_JOB_. The exercise asks for every line of the data to be reproduced exactly.

_COLLECTED DATA_.
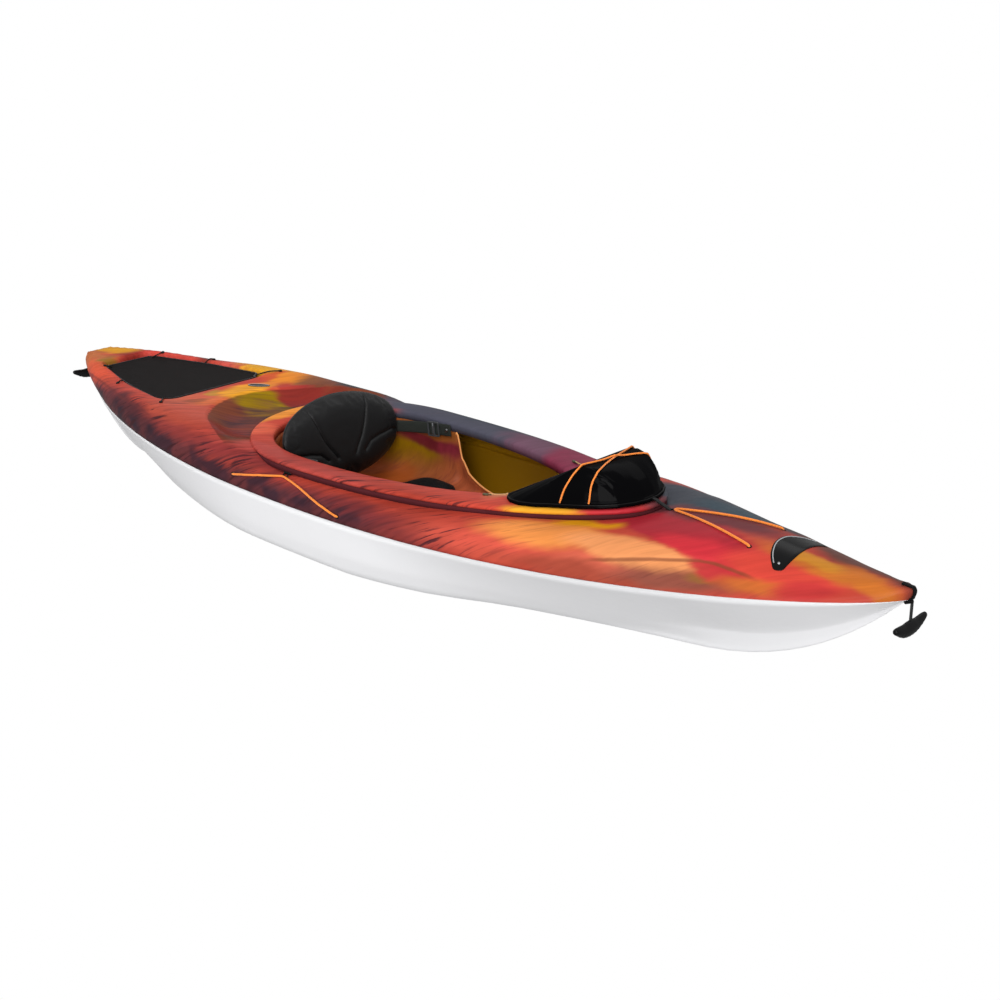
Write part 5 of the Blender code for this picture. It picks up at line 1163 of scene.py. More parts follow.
    def ref(i, a, b, c, d):
        if i < n:
            return a + i
        i -= n
        if i < mc:
            return b + i
        i -= mc
        if i < mw:
            return c + i
        return d + i - mw
    for f in tri:
        faces.append(tuple(ref(i, so_i[-1], up_i[0], wo_i[0], in_o) for i in f))
        faces.append(tuple(reversed([ref(i, si_i[-1], dn_i[-1], wi_i[0], in_i) for i in f])))
    for a, b in zip(so_i, so_i[1:]):
        faces += ring_faces(a, b, n)
    for a, b in zip(si_i, si_i[1:]):
        faces += ring_faces(b, a, n)
    faces += ring_faces(si_i[0], so_i[0], n)
    cl = up_i + dn_i
    for a, b in zip(cl, cl[1:]):
        faces += ring_faces(a, b, mc)
    for a, b in zip(wo_i, wo_i[1:]):
        faces += ring_faces(a, b, mw)
    for a, b in zip(wi_i, wi_i[1:]):
        faces += ring_faces(b, a, mw)
    for ids, rev in ((wo_i[-1], False), (wi_i[-1], True)):
        lp = [(verts[ids + i][0], verts[ids + i][1]) for i in range(mw)]
        pts = []
        st2 = 0.03
        for i in range(-12, 13):
            for j in range(-7, 8):
                q = (-1.06 + i * st2, j * st2)
                if in_poly(np.array([q[0]]), np.array([q[1]]), lp)[0] and far_from(q, [lp], 0.6 * st2):
                    pts.append(q)
        t2, _ = tris_in(lp, [], pts)
        zf = verts[ids][2]
        s = put([(q[0], q[1], zf) for q in pts])
        if rev:
            spare = set(range(s, len(verts)))
        else:
            kept = set(range(s, len(verts)))
        for f in t2:
            g = tuple(ids + i if i < mw else s + i - mw for i in f)
            faces.append(tuple(reversed(g)) if rev else g)
    return make('deck_shell', verts, faces, mat, weld=2e-6, inner=lambda i: i >= first and i not in kept, inner_mat=inside)


# ------------------------------------------------------- small-part tools
def V3(*a):
    return Vector(a if len(a) == 3 else a[0])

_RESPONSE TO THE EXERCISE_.
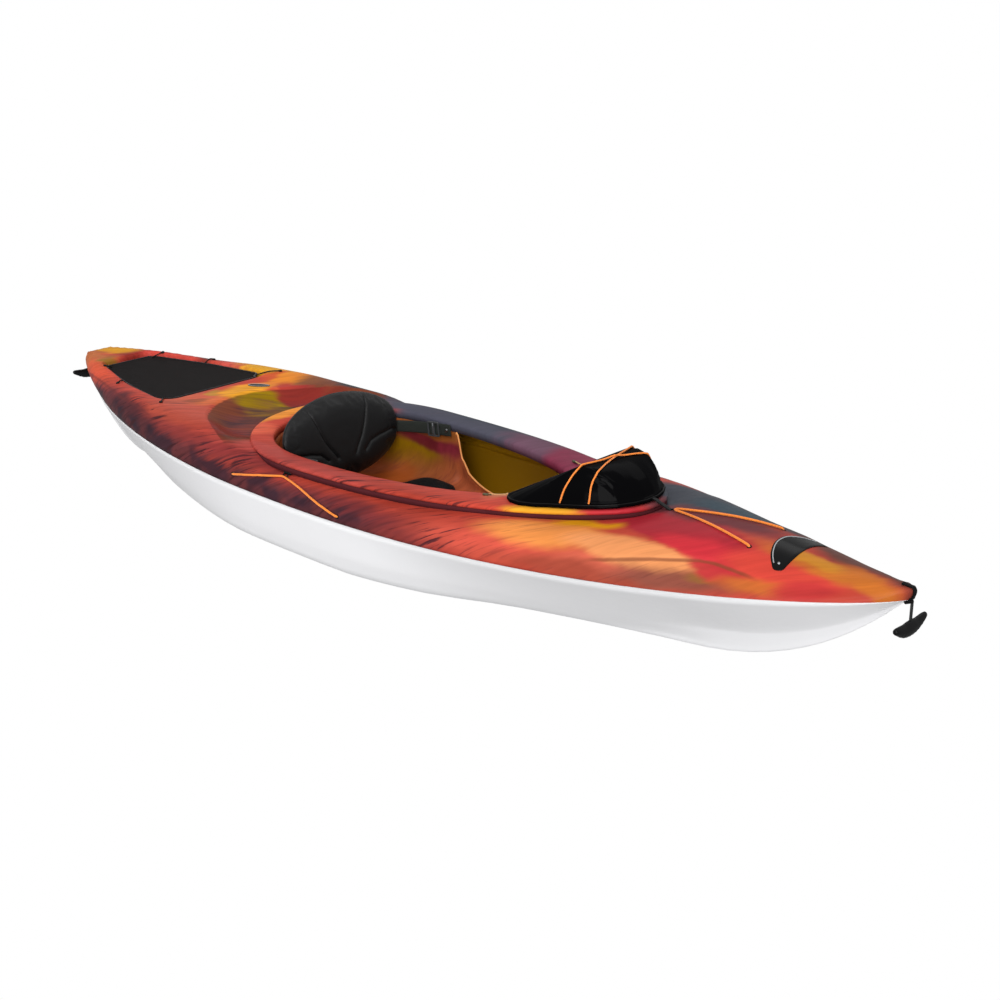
Write part 5 of the Blender code for this picture. It picks up at line 1163 of scene.py. More parts follow.
    def ref(i, a, b, c, d):
        if i < n:
            return a + i
        i -= n
        if i < mc:
            return b + i
        i -= mc
        if i < mw:
            return c + i
        return d + i - mw
    for f in tri:
        faces.append(tuple(ref(i, so_i[-1], up_i[0], wo_i[0], in_o) for i in f))
        faces.append(tuple(reversed([ref(i, si_i[-1], dn_i[-1], wi_i[0], in_i) for i in f])))
    for a, b in zip(so_i, so_i[1:]):
        faces += ring_faces(a, b, n)
    for a, b in zip(si_i, si_i[1:]):
        faces += ring_faces(b, a, n)
    faces += ring_faces(si_i[0], so_i[0], n)
    cl = up_i + dn_i
    for a, b in zip(cl, cl[1:]):
        faces += ring_faces(a, b, mc)
    for a, b in zip(wo_i, wo_i[1:]):
        faces += ring_faces(a, b, mw)
    for a, b in zip(wi_i, wi_i[1:]):
        faces += ring_faces(b, a, mw)
    for ids, rev in ((wo_i[-1], False), (wi_i[-1], True)):
        lp = [(verts[ids + i][0], verts[ids + i][1]) for i in range(mw)]
        pts = []
        st2 = 0.03
        for i in range(-12, 13):
            for j in range(-7, 8):
                q = (-1.06 + i * st2, j * st2)
                if in_poly(np.array([q[0]]), np.array([q[1]]), lp)[0] and far_from(q, [lp], 0.6 * st2):
                    pts.append(q)
        t2, _ = tris_in(lp, [], pts)
        zf = verts[ids][2]
        s = put([(q[0], q[1], zf) for q in pts])
        if rev:
            spare = set(range(s, len(verts)))
        else:
            kept = set(range(s, len(verts)))
        for f in t2:
            g = tuple(ids + i if i < mw else s + i - mw for i in f)
            faces.append(tuple(reversed(g)) if rev else g)
    return make('deck_shell', verts, faces, mat, weld=2e-6, inner=lambda i: i >= first and i not in kept, inner_mat=inside)


# ------------------------------------------------------- small-part tools
def V3(*a):
    return Vector(a if len(a) == 3 else a[0])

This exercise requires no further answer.